Skip to content

Run SPIKE-10 Agent Coordination Comparison

SPIKE-10 compares five execution shapes on the same bounded repo task.

Task

Use this task brief:

  • docs/architecture/agent-orchestration/notes/experiments/spike-10-conductor-watch-task-brief.md

The current maintained workflow for the agent-orch arm is:

  • docs/architecture/agent-orchestration/notes/experiments/spike-10-conductor-watch.workflow.yaml

Arms

Arm A: Direct Codex

  • one Codex run
  • no native subagents
  • no external worker CLIs

Arm B: Native Codex Subagents

  • one Codex supervisor run
  • native spawn_agent delegation only

Arm C: Explicit External Codex Worker

  • one Codex supervisor run
  • substantive delegation should go through the codex-assistant CLI entry point

Arm D: Explicit External Claude Worker

  • one Codex supervisor run
  • substantive delegation should go through the claude-assistant CLI entry point

Arm E: Existing Agent-Orch

  • one maintained tnh-conductor run
  • current repo-owned orchestration surface

Comparison Intent

The point of SPIKE-10 is not only to compare outputs.

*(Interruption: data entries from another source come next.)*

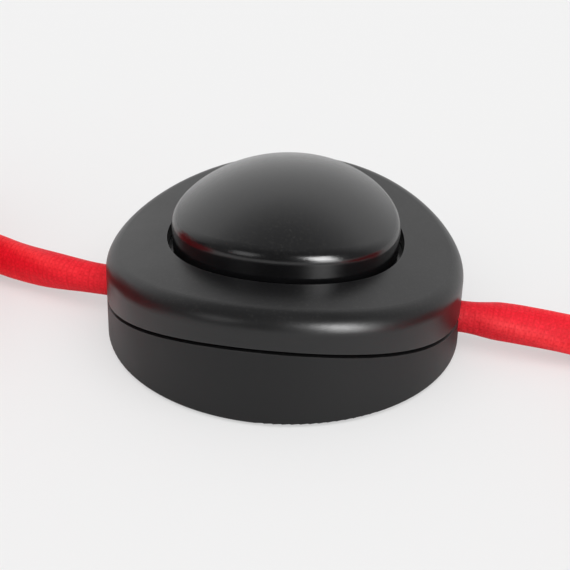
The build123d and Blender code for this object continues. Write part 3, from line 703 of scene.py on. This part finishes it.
def closing_spring(material):
    """Return spring: a copy of its CAD node with its own mesh and finish, held by the casing."""
    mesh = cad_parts["return_spring"].data.copy()
    mesh.materials.clear()
    mesh.materials.append(material)
    piece = bpy.data.objects.new("button_spring", mesh)
    bpy.context.scene.collection.objects.link(piece)
    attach(piece, "casing")
    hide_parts("return_spring")
    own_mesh(piece)


class FOOTSWITCH_OT_groups(bpy.types.Operator):
    """Build the shared effects that the finishes use"""

    bl_idname = "footswitch.groups"
    bl_label = "Shared effects"

    def execute(self, context):
        GROUPS.update(grain=grain_group(), rub=rub_group(), dust=dust_group(),
                      braid=braid_group(), metal=brushed_group())
        return {"FINISHED"}


class FOOTSWITCH_OT_casing(bpy.types.Operator):
    """Finish the base, the cover, the foot button, the pads and the cover's screws"""

    bl_idname = "footswitch.casing"
    bl_label = "Casing and button"

    def execute(self, context):
        colours = context.scene.footswitch_colours
        dress(["base_shell"], moulded_plastic(
            "Base plastic", colours.casing, roughness=0.42, grain=0.00022, shine=0.32))
        dress(["top_cover"], moulded_plastic(
            "Cover plastic", colours.casing, roughness=0.34, grain=0.00020, shine=0.45))
        dress(["foot_button"], moulded_plastic(
            "Button plastic", colours.button, roughness=0.19, grain=0.00016, shine=0.55))
        dress(["rubber_pads"], pad_rubber("Pad rubber"))
        dress(["cover_screws"], bright_metal(
            "Cover screw steel", (0.62, 0.62, 0.63), roughness=0.30, tarnish=(0.40, 0.39, 0.37)))
        return {"FINISHED"}


class FOOTSWITCH_OT_mechanism(bpy.types.Operator):
    """Finish the switch module, its spring, the contacts, the terminals and the clamps"""

    bl_idname = "footswitch.mechanism"
    bl_label = "Mechanism"

    def execute(self, context):
        dress(["switch_housing", "housing_lid", "input_cord_clamp", "output_cord_clamp"],
              moulded_plastic("Natural polyamide", (0.72, 0.69, 0.60), roughness=0.45,
                              grain=0.0003))
        dress(["plunger", "ratchet_rotor"],
              moulded_plastic("Pale acetal", (0.68, 0.70, 0.72), roughness=0.30, grain=0.0002))
        brass = bright_metal("Terminal brass", (0.80, 0.60, 0.27), roughness=0.22,
                             tarnish=(0.48, 0.30, 0.12))
        dress(["contact_bridge", "line_in_contact", "line_out_contact", "line_in_terminal",
               "line_out_terminal", "neutral_terminal", "earth_terminal"], brass)
        dress(["terminal_screws", "clamp_screws", "housing_screws"],
              bright_metal("Zinc plate", (0.66, 0.66, 0.65), roughness=0.28,
                           tarnish=(0.45, 0.44, 0.40)))
        closing_spring(bright_metal("Spring wire", (0.55, 0.55, 0.56), roughness=0.25,
                                    tarnish=(0.30, 0.29, 0.28), line=0.0002))
        return {"FINISHED"}


class FOOTSWITCH_OT_cores(bpy.types.Operator):
    """Finish the insulated cores and the ferrules"""

    bl_idname = "footswitch.cores"
    bl_label = "Cores"

    def execute(self, context):
        dress(["input_brown_core", "output_brown_core", "lamp_brown_core"],
              core_insulation("Brown insulation", (0.16, 0.055, 0.020)))
        dress(["input_blue_core", "output_blue_core", "lamp_blue_core"],
              core_insulation("Blue insulation", (0.015, 0.09, 0.42)))
        dress(["input_earth_core", "output_earth_core", "lamp_earth_core"],
              core_insulation("Earth insulation", (0.02, 0.22, 0.035),
                              stripe=(0.80, 0.62, 0.02)))
        dress(["lamp_ferrules"],
              bright_metal("Tinned copper", (0.70, 0.70, 0.68), roughness=0.25,
                           tarnish=(0.45, 0.45, 0.43), line=0.0002))
        return {"FINISHED"}


class FOOTSWITCH_OT_plug(bpy.types.Operator):
    """Finish the plug with its pins and earth strips"""

    bl_idname = "footswitch.plug"
    bl_label = "Plug"

    def execute(self, context):
        colours = context.scene.footswitch_colours
        dress(["plug_body"], moulded_plastic(
            "Plug plastic", colours.casing, roughness=0.42, grain=0.0003))
        dress(["plug_pins", "plug_earth_clips"],
              bright_metal("Nickel plate", (0.74, 0.72, 0.68), roughness=0.16,
                           tarnish=(0.52, 0.49, 0.44), line=0.0003))
        dress(["plug_screw"], bright_metal(
            "Plug screw steel", (0.62, 0.62, 0.63), roughness=0.28, tarnish=(0.42, 0.41, 0.38)))
        return {"FINISHED"}


class FOOTSWITCH_OT_flex(bpy.types.Operator):
    """Lay the red textile flex on both sides, with its spare length in two coils"""

    bl_idname = "footswitch.flex"
    bl_label = "Textile flex"

    def execute(self, context):
        sizes = context.scene.footswitch_flex
        colours = context.scene.footswitch_colours
        braid = red_braid("Red textile braid", colours.braid, colours.braid_shade,
                          colours.braid_painted_highlight)
        for side, flex in FLEXES.items():
            route, end, pieces = flex["route"], flex["end"], flex["pieces"]
            length = getattr(sizes, side + "_length")
            corners = route + coil_points(flex["coil"]) + flex["tail"]
            line = thin_out(spline_line(side, corners), COIL_REACH * MM)
            piece, measured = flex_tube(side + "_textile_flex", line, sizes, flex["swell"])
            print(piece.name, "measures", round(measured, 4), "m, faces", len(piece.data.polygons))
            piece.data.materials.append(braid)
            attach(piece, "casing")
            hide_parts(side + "_cord", side + "_coil", side + "_tail")
        return {"FINISHED"}


def direction(azimuth, elevation):
    """Unit vector towards a place: azimuth 0 is in front, at -Y, and grows to the right."""
    flat = math.cos(elevation)
    return Vector((math.sin(azimuth) * flat, -math.cos(azimuth) * flat, math.sin(elevation)))


def soft_box(name, azimuth, elevation, power):
    """Square lamp that shows only in gloss, turned to the middle of the part."""
    lamp = bpy.data.lights.new(name, "AREA")
    lamp.shape = "SQUARE"
    lamp.size = SOFT_BOX_SIDE
    lamp.energy = power
    toward = direction(azimuth, elevation)
    holder = bpy.data.objects.new(name, lamp)
    holder.location = toward * SOFT_BOX_AWAY
    holder.rotation_euler = (-toward).to_track_quat("-Z", "Y").to_euler()
    holder.visible_diffuse = False
    bpy.context.scene.collection.objects.link(holder)


def soft_sun(name, azimuth, elevation, power):
    """Wide sun that lights surfaces but doesn't show in gloss."""
    lamp = bpy.data.lights.new(name, "SUN")
    lamp.energy = power
    lamp.angle = math.radians(SUN_WIDTH_DEG)
    holder = bpy.data.objects.new(name, lamp)
    holder.rotation_euler = (-direction(azimuth, elevation)).to_track_quat("-Z", "Y").to_euler()
    holder.visible_glossy = False
    bpy.context.scene.collection.objects.link(holder)


def pale_floor(colour, background):
    """Floor whose brightness is plain to the camera for one share, so that shadows stay light."""
    material, tree, shader = new_material("Pale floor")
    shader.inputs["Base Color"].default_value = (*colour, 1.0)
    shader.inputs["Roughness"].default_value = 0.9
    shader.inputs["Specular IOR Level"].default_value = 0.0
    glow = add_node(tree, "ShaderNodeEmission", inputs={"Strength": background})
    path = add_node(tree, "ShaderNodeLightPath")
    mix = add_node(tree, "ShaderNodeMixShader")
    tree.links.new(maths(tree, "MULTIPLY", path.outputs["Is Camera Ray"], FLOOR_GLOW),
                   mix.inputs[0])
    tree.links.new(shader.outputs[0], mix.inputs[1])
    tree.links.new(glow.outputs[0], mix.inputs[2])
    tree.links.new(mix.outputs[0], tree.nodes["Material Output"].inputs["Surface"])
    return material


def studio_world(azimuth, background):
    """Even light for surfaces, and for gloss a bright backdrop behind the part."""
    world = bpy.data.worlds.new("Studio")
    world.use_nodes = True
    tree = world.node_tree
    back = tree.nodes["Background"]
    path = add_node(tree, "ShaderNodeLightPath")
    ray = add_node(tree, "ShaderNodeTexCoord").outputs["Generated"]
    far = add_node(tree, "ShaderNodeVectorMath", operation="DOT_PRODUCT")
    tree.links.new(ray, far.inputs[0])
    far.inputs[1].default_value = -direction(azimuth, 0.0)
    height = add_node(tree, "ShaderNodeSeparateXYZ")
    tree.links.new(ray, height.inputs[0])
    behind = stretch(tree, far.outputs["Value"], 0.0, 0.6)
    low = stretch(tree, height.outputs["Z"], 0.60, 0.88, to_low=1.0, to_high=0.0)
    around = stretch(tree, far.outputs["Value"], -0.5, 0.1, to_low=GLOSS_FRONT, to_high=GLOSS_BACK)
    backdrop = stretch(tree, maths(tree, "MULTIPLY", behind, low), 0.0, 1.0,
                       to_high=background - GLOSS_BACK)
    gloss = maths(tree, "ADD", around, backdrop)
    seen = maths(tree, "MAXIMUM", path.outputs["Is Camera Ray"],
                 path.outputs["Is Transmission Ray"])
    plain = stretch(tree, seen, 0.0, 1.0, to_low=PLAIN_LIGHT, to_high=background)
    rest = maths(tree, "MULTIPLY", plain,
                 maths(tree, "SUBTRACT", 1.0, path.outputs["Is Glossy Ray"]))
    shown = maths(tree, "ADD", rest,
                  maths(tree, "MULTIPLY", gloss, path.outputs["Is Glossy Ray"]))
    tree.links.new(shown, back.inputs["Strength"])
    back.inputs["Color"].default_value = (1.0, 1.0, 1.0, 1.0)
    return world


def add_camera(scene, studio):
    """Camera at the photograph's viewing angle."""
    data = bpy.data.cameras.new("Camera")
    data.lens = studio.lens
    data.sensor_width = SENSOR_WIDTH
    data.shift_x = studio.shift_across
    data.shift_y = studio.shift_up
    data.clip_start = CLIP_START
    camera = bpy.data.objects.new("Camera", data)
    toward = direction(studio.azimuth, studio.elevation)
    camera.location = Vector(CAMERA_TARGET) + toward * studio.distance
    camera.rotation_mode = "QUATERNION"
    aim = (-toward).to_track_quat("-Z", "Y")
    camera.rotation_quaternion = aim @ Quaternion((0, 0, 1), studio.roll)
    scene.collection.objects.link(camera)
    scene.camera = camera


class FOOTSWITCH_OT_stage(bpy.types.Operator):
    """Set the pale floor, the soft studio light and the camera"""

    bl_idname = "footswitch.stage"
    bl_label = "Stage"

    def execute(self, context):
        scene = context.scene
        studio = scene.footswitch_studio
        mesh = bpy.data.meshes.new("floor")
        mesh.from_pydata([(-FLOOR_REACH, -FLOOR_REACH, 0), (FLOOR_REACH, -FLOOR_REACH, 0),
                          (FLOOR_REACH, FLOOR_REACH, 0), (-FLOOR_REACH, FLOOR_REACH, 0)],
                         [], [(0, 1, 2, 3)])
        mesh.materials.append(pale_floor(scene.footswitch_colours.floor, studio.background))
        floor = bpy.data.objects.new("floor", mesh)
        scene.collection.objects.link(floor)
        scene.world = studio_world(studio.azimuth, studio.background)
        for add_lamp, lamps in ((soft_sun, SUNS), (soft_box, SOFT_BOXES)):
            for name, (across, elevation, power) in lamps.items():
                add_lamp(name, studio.azimuth + math.radians(across), math.radians(elevation),
                         power)
        add_camera(scene, studio)
        scene.view_settings.view_transform = "Standard"
        return {"FINISHED"}


class FOOTSWITCH_PT_panel(bpy.types.Panel):
    """Buttons for the steps and boxes of settings for the foot switch"""

    bl_label = "Foot Switch"
    bl_idname = "FOOTSWITCH_PT_panel"
    bl_space_type = "VIEW_3D"
    bl_region_type = "UI"
    bl_category = "Foot Switch"

    def draw(self, context):
        for operator in OPERATORS:
            self.layout.operator(operator.bl_idname)
        for settings, _ in SETTINGS:
            box = self.layout.box()
            group = getattr(context.scene, settings)
            for name in group.bl_rna.properties.keys():
                if name not in ("rna_type", "name"):
                    box.prop(group, name)


SETTINGS = (("footswitch_flex", FlexSizes), ("footswitch_colours", FinishColours),
            ("footswitch_studio", StudioSettings))
OPERATORS = (FOOTSWITCH_OT_groups, FOOTSWITCH_OT_casing, FOOTSWITCH_OT_mechanism,
             FOOTSWITCH_OT_cores, FOOTSWITCH_OT_plug, FOOTSWITCH_OT_flex, FOOTSWITCH_OT_stage)


def register():
    """Register the settings, the operators and the panel."""
    for name, group in SETTINGS:
        bpy.utils.register_class(group)
        setattr(bpy.types.Scene, name, PointerProperty(type=group))
    for item in (*OPERATORS, FOOTSWITCH_PT_panel):
        bpy.utils.register_class(item)


def unregister():
    """Take them out again."""
    for item in (FOOTSWITCH_PT_panel, *reversed(OPERATORS)):
        bpy.utils.unregister_class(item)
    for name, group in reversed(SETTINGS):
        delattr(bpy.types.Scene, name)
        bpy.utils.unregister_class(group)


def main():
    """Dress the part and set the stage."""
    register()
    bpy.ops.footswitch.groups()
    bpy.ops.footswitch.casing()
    bpy.ops.footswitch.mechanism()
    bpy.ops.footswitch.cores()
    bpy.ops.footswitch.plug()
    bpy.ops.footswitch.flex()
    bpy.ops.footswitch.stage()


if __name__ == "__main__":
    main()
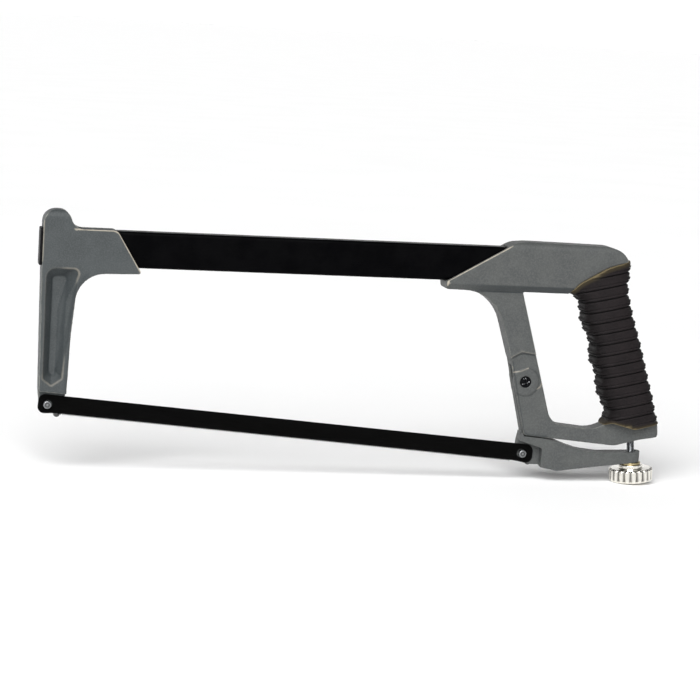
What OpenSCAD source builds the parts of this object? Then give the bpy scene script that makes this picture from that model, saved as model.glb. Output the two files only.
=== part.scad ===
// Hacksaw with a rectangular tube spine, two cast ends and a screw-tensioned blade lever.
// X runs from the front leg to the handle, -Y is the side the blade is fitted from, +Z is up.
// The origin is under the middle of the saw, level with the lowest point of the knob.

/* [Blade] */
// Distance between the two blade pin centres
pin_spacing = 300; // [298:0.5:302]
// Width of the blade
blade_w = 11.6; // [11:0.1:12]
// Thickness of the blade
blade_t = 0.65; // [0.6:0.05:0.8]
// Diameter of the holes in the blade
blade_hole_d = 5.6; // [5.5:0.1:5.8]
// Angle by which the blade falls towards the handle
blade_fall = 4.474; // [4.3:0.02:4.6]
// Diameter of the two blade pins
blade_pin_d = 4.8; // [4.6:0.1:4.8]
// Diameter of the two pins that hold the blade at 45 degrees
flush_pin_d = 4.2; // [4:0.1:4.4]
// How much thinner the root of each pin is, where it is pressed into its casting
pin_step = 0.8; // [0.6:0.1:1]

/* [Spine] */
// Height of the tube
tube_h = 22; // [21:0.5:22]
// Width of the tube
tube_w = 12; // [11:0.5:12]
// Wall of the tube
tube_wall = 1.5; // [1.2:0.1:1.8]
// Level of the middle of the tube
tube_z = 136.2; // [136:0.1:136.4]
// Gap between the tube and the castings
socket_gap = 0.1; // [0.05:0.05:0.15]
// Diameter of the spring pins that lock the castings to the tube
lock_pin_d = 4; // [3:0.5:4.5]

/* [Castings] */
// Half thickness of the front leg
leg_half = 8; // [7.8:0.1:8.4]
// Half thickness of the handle head
head_half = 9.5; // [9:0.1:10]
// Half thickness of the strut and the lower bar
strut_half = 5.75; // [5.6:0.05:6]
// Half thickness of the lever
lever_half = 5.8; // [5.7:0.05:6]
// Depth of the pocket in each side of the leg
pocket_depth = 5.4; // [3:0.2:6]
// Half width of the slot that the lever arm swings in
slot_half = 2.6; // [2.5:0.05:2.8]
// Half thickness of the lever arm inside the slot
arm_half = 2.3; // [2:0.05:2.3]

/* [Tension screw] */
// Lean of the tension stud from upright
stud_lean = 5; // [4:0.5:6]
// Diameter of the stud
stud_d = 5; // [4.8:0.1:5]
// Diameter of the knob
knob_d = 28; // [26:0.5:28]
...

It is also to compare:

  • control-surface depth
  • artifact clarity
  • worker isolation
  • coordination overhead
  • and practical fit for TNH Scholar’s forward path

Notes

  • Keep all arms on the same committed base ref.
  • Do not conflate the current tnh-conductor arm with a future tnh-gen evaluator path.
  • The external-worker arms should prefer the assistant CLI entry points over ad hoc shell invocations so the comparison reflects the repo-native wrapper direction.